Other speakers encouraged balance in the discussion of short-term and long-term approaches, acknowledging a brand could include both in their strategic mix to meet their business needs.

Notwithstanding, their warnings of marketers basing activities on increasingly shorter sales cycles driven by the need to feed their boards’ appetite to see immediate results, it’s important to hear and was well received.

This point underscored perhaps a much bigger and darker issue in the world of marketing, that of trust. Patrick Barwise, Emeritus Professor of Management & Marketing, London Business School, talked about the broader struggle for marketers to establish a place at the Boardroom table or at least one of true influence within the business and rise above merely being ad makers and social channel managers.

Barwise stated there were three things critical to addressing this. Firstly, marketers need to close the trust gap by meeting both business needs and client needs to create the “value creation zone”. Second, marketers need to take their colleagues on a journey through storytelling to overcome a power gap. And finally, ‘Marketers used to be the expert, but today it’s impossible to know it all anymore’, said Barwise.

Accordingly, marketing leaders need to lead leaders with distinctive skills to collaboratively realise the value creation zone, with specific technical, creative and leadership skills.

Essential to success is building a culture of trust based on “forgiveness, not permission”. Teams need to be allowed to make their own decisions, and sometimes fail, and review results not executions, in order to learn and improve.

Just as there are issues between marketers and their own business, the problem seems to pervade relationships between marketers and their agencies.

Dominic Grounsell, global marketing director at Travelex, indicated an unwillingness to share first-party data with his agency partners. He said his goals were not his agency’s and therefore there was little value to providing such transparency.

Grounsell’s perspective isn’t unique, and hardly surprising to hear in the context of recent global media scandals. But it’s clear this lack of trust and shared confidence is counter to the possibilities data and technology offer to those able to work together toward common outcomes.

And speaking of data, clearly this means so many different things to the marketing world. Whilst some spoke of likes and shares, a few mentioned first party insight and others of sales data. The common thread was of drowning in data, and a lack of knowing what to do with it all despite their increasing investment in tools and platforms.

Remembering that data is simply information, it’s puzzling that it continues to vex marketers. Like so many advances in our field, say the advent of social not so long ago, it seems to be a case of the tail wagging the dog, and that needs to change.

Jan Gooding, group brand director at Aviva, rightly argued that marketing needed to get back to problem solving and properly define what success looks like. By having a clear business and brand strategy, data becomes a powerful tool to inform and validate and is only useful when it can be applied. Easy to say perhaps, but undoubtedly the topic of big data will be front and centre in two years’ time at the next Genesis conference.

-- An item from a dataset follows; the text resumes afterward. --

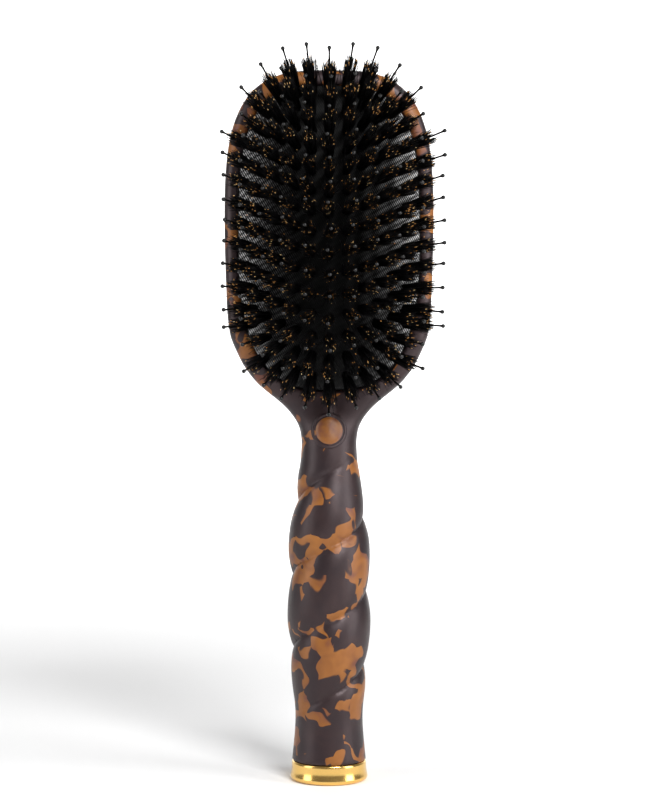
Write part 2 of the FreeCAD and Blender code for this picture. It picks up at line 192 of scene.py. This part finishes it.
def roundel_amber():
    """The amber of the disc on the neck, mottled like the patches."""
    material, tree, shader = new_material("roundel_amber")
    where = place(tree)
    clouds = add(tree, "ShaderNodeTexNoise", {"Vector": where, "Scale": 260, "Detail": 2}).outputs["Fac"]
    tree.links.new(ramp(tree, clouds, [(0.3, BROWN), (0.55, AMBER)]), shader.inputs["Base Color"])
    shader.inputs["Roughness"].default_value = 0.42
    return material


def roundel_dark():
    """The dark brown of the ring round the disc."""
    material, tree, shader = new_material("roundel_dark_brown")
    where = place(tree)
    clouds = add(tree, "ShaderNodeTexNoise", {"Vector": where, "Scale": 600, "Detail": 2}).outputs["Fac"]
    tree.links.new(ramp(tree, clouds, [(0.3, DARK), (0.7, DARK_WARM)]), shader.inputs["Base Color"])
    shader.inputs["Roughness"].default_value = 0.45
    shader.inputs["Specular Tint"].default_value = SHEEN
    return material


def gold():
    """Polished gold plate with the faint rings left by turning."""
    material, tree, shader = new_material("polished_gold")
    shader.inputs["Base Color"].default_value = (0.83, 0.53, 0.16, 1)
    shader.inputs["Metallic"].default_value = 1.0
    where = vector(tree, "MULTIPLY", place(tree), (1, 1, 18))
    drawn = add(tree, "ShaderNodeTexNoise", {"Vector": where, "Scale": 350, "Detail": 3}).outputs["Fac"]
    tree.links.new(ramp(tree, drawn, [(0.3, 0.15), (0.7, 0.22)]), shader.inputs["Roughness"])
    return material


def rubber():
    """Black rubber moulded with a fine diagonal twill; its threads carry painted shade in the middle of the
    pad and a painted sheen towards the sides.
    """
    material, tree, shader = new_material("woven_black_rubber")
    where = place(tree)
    threads = stripes(tree, where, (0.87, 0, 0.5), 0.68 * MM)
    dashes = stripes(tree, where, (-0.5, 0, 0.87), 1.9 * MM)
    weave = maths(tree, "MULTIPLY", threads, maths(tree, "ADD", maths(tree, "MULTIPLY", dashes, 0.5), 0.5))
    # Painted light: the threads are coloured near black in the middle of the pad as painted shade under the
    # tufts, and grey towards the left and right edges as a painted sheen from the side lamps.
    aside = maths(tree, "ABSOLUTE", add(tree, "ShaderNodeSeparateXYZ", {0: where}).outputs["X"])
    aside = maths(tree, "MULTIPLY", aside, 1 / PAINTED_SHEEN_REACH)
    painted_sheen = ramp(tree, aside, [(0.3, 0.004), (0.6, 0.12), (0.9, 0.60)])
    lit = ramp(tree, weave, [(0.35, 0.0), (0.75, 1.0)])
    tree.links.new(mix(tree, lit, (0.002, 0.002, 0.002), painted_sheen), shader.inputs["Base Color"])
    tree.links.new(ramp(tree, weave, [(0.2, 0.8), (0.8, 0.5)]), shader.inputs["Roughness"])
    shader.inputs["Specular IOR Level"].default_value = 0.2
    bump(tree, shader, weave, 0.6, 0.00015)
    return material


def nylon():
    """Black nylon, glossy at the ball tips."""
    material, tree, shader = new_material("black_nylon")
    tint = add(tree, "ShaderNodeTexNoise", {"Vector": place(tree), "Scale": 300}).outputs["Fac"]
    tree.links.new(ramp(tree, tint, [(0.3, 0.002), (0.7, 0.005)]), shader.inputs["Base Color"])
    tree.links.new(ramp(tree, tint, [(0.3, 0.10), (0.7, 0.16)]), shader.inputs["Roughness"])
    shader.inputs["Specular IOR Level"].default_value = 0.35
    return material


def bristle():
    """Black bristles, some of them golden brown at the very end."""
    material, tree, shader = new_material("bristle_hair")
    along = add(tree, "ShaderNodeAttribute", attribute_name="along").outputs["Fac"]
    kind = add(tree, "ShaderNodeAttribute", attribute_name="kind").outputs["Fac"]
    copper, straw = (0.72, 0.34, 0.10), (1.0, 0.74, 0.36)
    tip = ramp(tree, kind, [(0.0, straw), (0.045, copper), (0.085, copper), (0.095, 0.004)])
    share = ramp(tree, along, [(0.953, 0.0), (0.962, 1.0)])
    tree.links.new(mix(tree, share, (0.004, 0.0035, 0.004), tip), shader.inputs["Base Color"])
    shader.inputs["Roughness"].default_value = 0.6
    shader.inputs["Specular IOR Level"].default_value = 0.12
    return material


def black_plastic():
    """Black plastic with a fine moulded grain."""
    material, tree, shader = new_material("black_moulded_plastic")
    grain = add(tree, "ShaderNodeTexNoise", {"Vector": place(tree), "Scale": 1200}).outputs["Fac"]
    bump(tree, shader, grain, 0.1, 0.0001)
    tree.links.new(ramp(tree, grain, [(0.3, 0.01), (0.7, 0.02)]), shader.inputs["Base Color"])
    shader.inputs["Roughness"].default_value = 0.6
    return material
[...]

Tomorrow’s successful marketers need to amp up the fight to be a driving force and lead an effectiveness culture throughout the entire organisation. They’ll achieve this by building trust within and outside the business to fight the short-term cycle, and learning to tame data in collaboration with specialists in data-driven marketing to show results for brands today and tomorrow.

But given the mood in London, there are many honest and courageous conversations to be had and much of our past thinking needs to be re-evaluated if we’re to get anywhere near that holy grail.